Requirements » Go from the first line to the line with "plinth_out = 25; // [20:1:30]" and return those lines verbatim, ends included.

· · · · · · ·

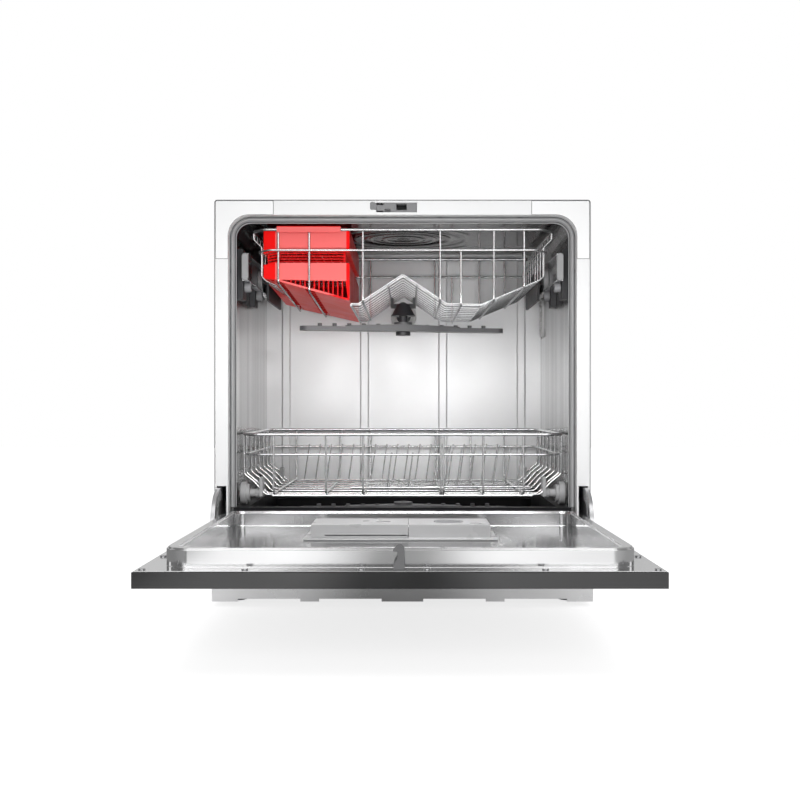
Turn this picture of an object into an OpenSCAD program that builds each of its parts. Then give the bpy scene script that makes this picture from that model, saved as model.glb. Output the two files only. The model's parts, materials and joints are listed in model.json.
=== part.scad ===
// Countertop dishwasher with two sliding wire racks, shown with its door lying open.
// x runs across, y runs to the back from the face of the white frame, z runs up from the worktop.

/* [Cabinet] */
// Overall width of the cabinet and the door
cabinet_w = 550; // [530:5:580]
// Height of the cabinet's top above the worktop
cabinet_h = 590; // [575:5:620]
// Depth from the frame's face to the rear panel
cabinet_d = 470; // [460:5:520]
// Thickness of the bent steel sheets
sheet = 1; // [0.8:0.1:1.2]
// Width of each white post beside the opening
post_w = 20; // [19:0.5:22]
// Height of the white rail above the opening
head_h = 22; // [21:0.5:24]
// Outer radius of the opening's upper corners
corner_r = 31; // [26:1:36]
// Leg length of the bright corner plates
corner_leg = 85; // [70:5:100]
// Height of the plinth's upper edge
plinth_top = 96; // [90:1:96]
// How far the plinth stands in front of the frame
plinth_out = 25; // [20:1:30]

/* [Tub] */
// Space between the cabinet's side and the tub's inner wall
tub_side_gap = 27; // [26.5:0.5:28]
// Space between the cabinet's top and the tub's ceiling
tub_top_gap = 28; // [27:0.5:29]
// Space between the rear panel and the tub's rear wall
tub_rear_gap = 78; // [60:2:78]
// Height of the sill and of the roller ledges
sill_z = 139.5; // [137:0.5:139.5]
// Height of the tub's floor
floor_z = 104; // [100:1:106]
// Width of the ribs pressed into the rear wall
rib_w = 17; // [10:1:24]
// Distance between the rear wall's ribs
rib_pitch = 142; // [100:2:144]
// Width of the rubber seal seen from the front
seal_w = 9.6; // [8:0.2:9.6]

/* [Door] */
// Thickness of the door's slab
door_t = 18; // [16:0.5:20]
// Gap between the shut door's slab and the frame
door_gap = 6; // [5:0.5:8]
// Height of the shut door's lower edge
door_bottom = 103; // [102:0.5:105]
// Height of the hinge pins
hinge_z = 113.5; // [112:0.5:114]
// Depth of the hinge pins inside the slab
hinge_in = 6; // [5:0.5:7]
// Height of the raised rim inside the door
rim_h = 20; // [16:1:20]
// Width of the raised rim's ridge
rim_w = 14; // [10:1:16]
// Distance from the door's side edge to the rim
rim_side = 25; // [24.5:0.5:27]
// Distance from the door's upper edge to the rim
rim_top_gap = 28; // [26:1:34]
// Length of the hinge pins' eyes' radius
eye_r = 8; // [7:0.5:9]
// Radius of the hinge pins
pin_r = 4; // [3:0.5:5]

/* [Dispenser] */
// Width of the detergent lid
lid_w = 123; // [100:1:130]
// Width of the rinse-aid side
rinse_w = 104; // [80:1:108]
// Front-to-back size of the dispenser
dispenser_d = 78; // [70:1:84]
// Height of the dispenser above the door's inner sheet
dispenser_h = 20; // [14:1:20]
// Distance from the hinge line to the dispenser
dispenser_back = 132; // [125:1:140]
// How far the lid slides open
lid_travel = 60; // [40:1:64]
// Radius of the rinse-aid cap
rinse_cap_r = 19; // [14:1:22]

/* [Racks] */
// Diameter of the racks' rim wires
rim_wire = 5; // [4:0.5:5.5]
// Diameter of the racks' other wires
wire_d = 3.6; // [3:0.2:4]
// Diameter of the tines and the thin cross wires
thin_wire = 2.8; // [2.2:0.2:3.2]
// Front of the racks behind the frame's face
rack_front = 30; // [28:1:34]
// Space between the racks and the tub's rear wall
rack_rear_gap = 22; // [20:1:60]
// How far each rack rolls out
rack_travel = 300; // [200:10:300]
// Cross wires in the upper rack's floor
upper_cross = 11; // [7:1:14]
// Cross wires in the lower rack's floor
lower_cross = 8; // [5:1:12]
// Space between the tub's ceiling and the upper rack's rim
upper_rim_drop = 11; // [11:1:17]
// Depth of the upper rack below its rim
upper_depth = 110; // [104:1:112]
// Height of the ridge in the middle of the upper rack's floor
ridge_h = 44; // [30:2:48]
// Height of the lower rack's rim
lower_rim_z = 246; // [236:1:260]
// Height of the lower rack's floor
lower_floor_z = 155; // [154:0.5:160]
// Height of the plate tines
tine_h = 62; // [40:1:70]
// Spacing of the plate tines
tine_pitch = 19; // [14:1:24]

/* [Wheels and rails] */
// Radius of the lower rack's wheels
lower_wheel_r = 17; // [15:0.5:17.5]
// Radius of the upper rack's wheels
upper_wheel_r = 18.4; // [16:0.2:19]
// Radius of the guide rollers fixed to the tub
guide_r = 7; // [6:0.5:8]
// Radius of the wheels' axle stubs
axle_r = 3; // [2.5:0.1:3.5]
// Radial running clearance of wheels, caps and pins
running = 0.05; // [0.03:0.01:0.1]
// Width of the upper rails
rail_w = 10; // [9:0.5:10.5]

/* [Basket] */
// Distance from the rack's middle to the red cutlery basket
basket_in = 77.5; // [76:0.5:84]
// Height of the basket's solid panels
panel_h = 27; // [20:1:28]
// Wall thickness of the basket
basket_wall = 2.2; // [1.8:0.1:2.6]

/* [Spray arms] */
// Length of each spray arm from its hub to its tip
arm_r = 170; // [140:5:172]
// Width of the spray arms at the hub
arm_w = 34; // [26:2:40]

/* [Hidden] */
$fn = 48;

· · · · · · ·

Correct result »
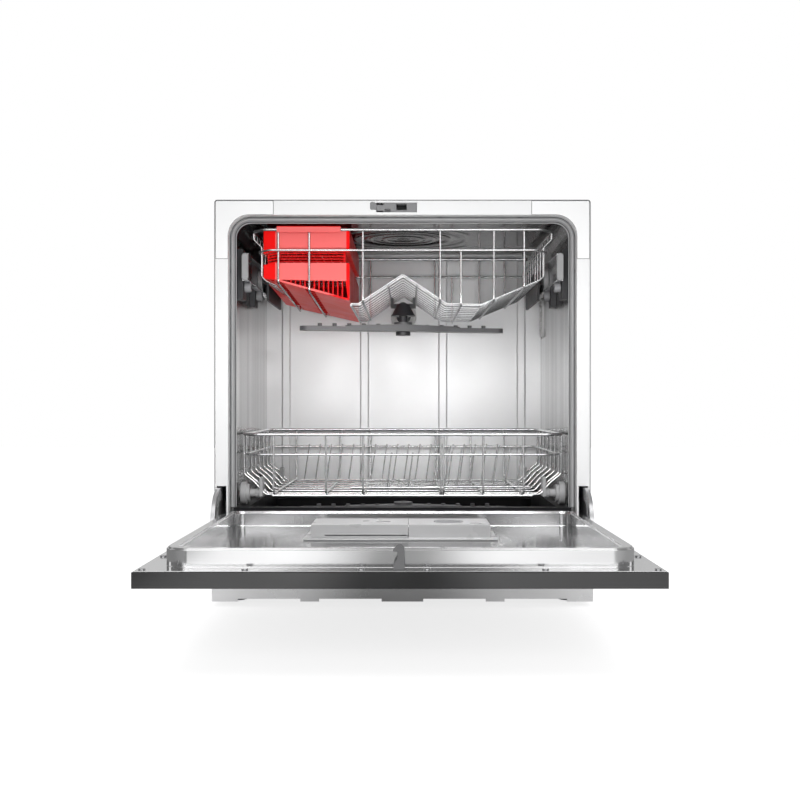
Turn this picture of an object into an OpenSCAD program that builds each of its parts. Then give the bpy scene script that makes this picture from that model, saved as model.glb. Output the two files only. The model's parts, materials and joints are listed in model.json.
=== part.scad ===
// Countertop dishwasher with two sliding wire racks, shown with its door lying open.
// x runs across, y runs to the back from the face of the white frame, z runs up from the worktop.

/* [Cabinet] */
// Overall width of the cabinet and the door
cabinet_w = 550; // [530:5:580]
// Height of the cabinet's top above the worktop
cabinet_h = 590; // [575:5:620]
// Depth from the frame's face to the rear panel
cabinet_d = 470; // [460:5:520]
// Thickness of the bent steel sheets
sheet = 1; // [0.8:0.1:1.2]
// Width of each white post beside the opening
post_w = 20; // [19:0.5:22]
// Height of the white rail above the opening
head_h = 22; // [21:0.5:24]
// Outer radius of the opening's upper corners
corner_r = 31; // [26:1:36]
// Leg length of the bright corner plates
corner_leg = 85; // [70:5:100]
// Height of the plinth's upper edge
plinth_top = 96; // [90:1:96]
// How far the plinth stands in front of the frame
plinth_out = 25; // [20:1:30]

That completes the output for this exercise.